MNW MNWCD 365 (2001)

Garmarna’s lurch into Latin, and the songs of the 12th-century theologian, composer, poet, playwright, near-saint and alleged migraine sufferer Hildegard from the Rhine town of Bingen, developed out of the band’s recruitment back in 1998 for a tour performing her works in a clutch of Swedish churches. Euchari, made for that project, appeared on the last album and as a single, and now a new version of it opens a whole album of nine Garmarnised Hildegard songs.
      In the late 20th century Hildegard rediscovery and boom there have been many renditions, from early music to new age, of her plainsong and antiphon tunes with their visionary lyrics. Of course none of the treatments, even the most carefully archaeological, as far as we know sound exactly as she would have heard her music sung in the convent she founded. Perceptions of music have changed; what persists must be something fundamental, clothed by a present-day performer or arranger’s personal empathy and interpretation.
      In Garmarna’s, Emma Härdelin’s clear calm vocals float over urgent techno-programmed drone-groove rhythms and sound manipulations given texture by the band’s real hurdy-gurdy, fiddles, guitar, bass, or drums. Individual tracks taken one at a time are somewhat appealing in their contrast between vocal and arrangement, but as the album proceeds in like vein the relentless and not deeply related clickety-bop-plinky-tizz-thud machine shuffle can get wearing.
      There are change-of-pace sections - a small glade of uneasy calm in the middle of track 5, Unde Quocomque, an Astroturfed dell of fizzy slow synth pads and strings in the first part of track 7 - but soon crashing through the trees comes the busy retro computer-game soundtrack, which only quits the field for Härdelin’s unaccompanied singing of Kyrie, the last track.

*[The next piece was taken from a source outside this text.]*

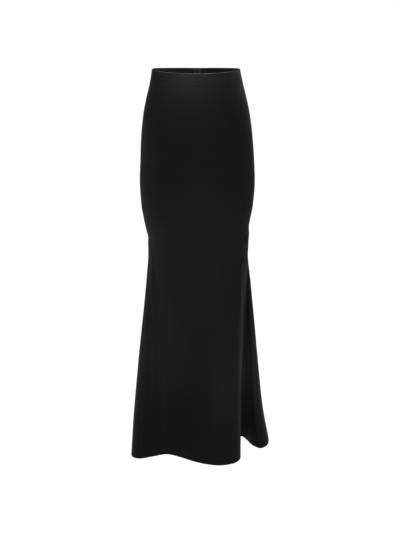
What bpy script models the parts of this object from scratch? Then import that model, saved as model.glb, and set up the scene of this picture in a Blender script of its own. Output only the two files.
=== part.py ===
"""Mermaid fishtail skirt in heavy black crepe, hollow as it is worn.

The cloth follows one smooth skin: oval body sections from the waist to the knee, then
a flare that opens into folds at the hem. The skin is cut at the side seams and at the
centre back into three panels. A doubled waistband finishes the top, and a concealed zip
with a hanging pull tab closes the centre back.

Metres, +Z up. The wearer faces -Y, and left and right are the wearer's, so left is +X.
The origin is the middle of the waist opening.
"""

from collections import namedtuple
import math

import bmesh
import bpy
from mathutils import Matrix, Vector
import numpy as np

# ---- the cloth and how it is cut
SKIRT_LENGTH = 1.131
WAISTBAND_HEIGHT = 0.025
FLARE_START = 0.530         # level at which the flare leaves the body
FLARE_OPENED = 0.620        # level at which every fold has opened by OPENED_SHARE
OPENED_SHARE = 0.12
HALF_WAY = 0.840            # level at which a fold's half_way share is reached
LOW_DOWN = 1.020            # level at which a fold's low_down share is reached
HEM_TURN = 0.030            # height of the cloth turned up inside the hem
CREPE = 0.0015              # wall of one layer
HEM_CREPE = 0.0026          # wall where the hem is turned up
BAND_CREPE = 0.0024         # wall of the doubled waistband
SEAM_GAP = 0.0003           # between neighbouring pieces
WAIST_DIP = 0.003           # the waist edge is this much lower at the front and back
DIP_FADE = 0.100            # depth at which the dip has faded out
SECTION_POWER = 2.15        # 2 is an ellipse, more is squarer
COLUMN_SPACING = 0.026      # between columns of points along the hem

# ---- the concealed zip
ZIP_GAP = 0.0014            # between the waistband's ends, where the slider passes
ZIP_LENGTH = 0.215
ZIP_TOP = 0.004             # below the waist edge
TAPE_WIDTH = 0.012
TAPE_THICKNESS = 0.0010
TAPE_STEP = 0.006           # length over which a tape steps from the band's wall to the panel's
SLIDER_DEPTH = 0.013        # centre of the slider below the waist edge

Section = namedtuple("Section", "depth half_width front back shift")
BODY_SECTIONS = [Section(*row) for row in (
    # depth, half width, reach to the front, reach to the back, sideways shift
    (0.000, 0.1260, 0.085, 0.095, -0.0037),
    (0.040, 0.1338, 0.093, 0.103, -0.0026),
    (0.085, 0.1453, 0.100, 0.114, -0.0024),
    (0.130, 0.1543, 0.104, 0.124, -0.0020),
    (0.200, 0.1622, 0.106, 0.133, -0.0011),
    (0.270, 0.1662, 0.104, 0.130, 0.0000),
    (0.320, 0.1682, 0.103, 0.122, 0.0000),
    (0.390, 0.1642, 0.100, 0.110, -0.0004),
    (0.440, 0.1557, 0.099, 0.104, -0.0009),
    (0.465, 0.1517, 0.098, 0.102, 0.0004),
    (0.490, 0.1493, 0.098, 0.101, 0.0032),
    (0.540, 0.1478, 0.097, 0.100, 0.0022),
)]

Fold = namedtuple("Fold", "name knee_angle hem_x hem_y half_way low_down")
FOLDS = [Fold(*row) for row in (
    # name, angle at the knee (degrees from the front, + to the left), place at the hem,
    # shares of the flare reached half way and low down
    ("right side seam", -97, -0.1930, -0.0450, 0.54, 0.84),
    ("right lobe outside", -91, -0.1985, -0.0930, 0.55, 0.86),
    ("right lobe corner", -87, -0.1932, -0.1392, 0.55, 0.86),
    ("right lobe crest", -82, -0.1710, -0.1508, 0.54, 0.84),
    ("right lobe inside", -74, -0.1345, -0.1360, 0.50, 0.81),
    ("right valley", -62, -0.0910, -0.1190, 0.50, 0.81),
    ("front rise", -42, -0.0545, -0.1380, 0.50, 0.81),
    ("front slope", -20, -0.0130, -0.1700, 0.50, 0.81),
    ("front middle", 5, 0.0240, -0.1910, 0.50, 0.81),
    ("front crest", 27, 0.0640, -0.2010, 0.50, 0.81),
    ("front shoulder", 44, 0.1030, -0.1890, 0.50, 0.81),
    ("front edge", 58, 0.1240, -0.1635, 0.50, 0.81),
    ("front turn", 66, 0.1294, -0.1320, 0.50, 0.80),
    ("left return", 74, 0.1240, -0.0700, 0.50, 0.80),
    ("left return end", 80, 0.1270, -0.0030, 0.50, 0.78),
    ("left valley", 85, 0.1370, 0.0210, 0.48, 0.76),
    ("left lobe inside", 87.5, 0.1500, -0.0030, 0.46, 0.74),
    ("left lobe front", 90, 0.1700, -0.0540, 0.45, 0.73),
    ("left lobe crest", 92.5, 0.1910, -0.0730, 0.45, 0.72),
    ("left lobe corner", 95, 0.2130, -0.0480, 0.45, 0.72),
    ("left lobe outside", 97.5, 0.2200, 0.0020, 0.45, 0.72),
    ("left side seam", 100, 0.2160, 0.0400, 0.45, 0.72),
    ("left back hollow", 109, 0.1780, 0.0900, 0.48, 0.76),
    ("left train side", 119, 0.1790, 0.1480, 0.50, 0.78),
    ("left train fold", 128, 0.1570, 0.1920, 0.50, 0.78),
    ("left train back", 138, 0.1230, 0.1960, 0.50, 0.78),
    ("left train valley", 151, 0.0860, 0.1750, 0.50, 0.78),
    ("centre fold left", 166, 0.0480, 0.2160, 0.50, 0.78),
    ("centre back", 180, 0.0080, 0.2420, 0.50, 0.78),
    ("centre fold right", 194, -0.0330, 0.2180, 0.50, 0.78),
    ("right train valley", 209, -0.0710, 0.1780, 0.50, 0.78),
    ("right train back", 222, -0.1090, 0.1960, 0.50, 0.78),
    ("right train fold", 232, -0.1450, 0.1910, 0.50, 0.78),
    ("right train side", 241, -0.1660, 0.1480, 0.50, 0.78),
    ("right back hollow", 251, -0.1640, 0.0700, 0.50, 0.80),
)]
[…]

The material, whatever its virtues may be, has lasted for over eight centuries; it’s tough, it can stand it, but the electro toy-play layered onto it, while probably more enlivening than plummily arch pretended authenticism or wispy new-age, seems dated and gimmicky already, like last year’s mobile phone.
      Garmarna has become a splendid, energy-transcending-technology live band, though; this album is just a detour that shows it’s still having adventures.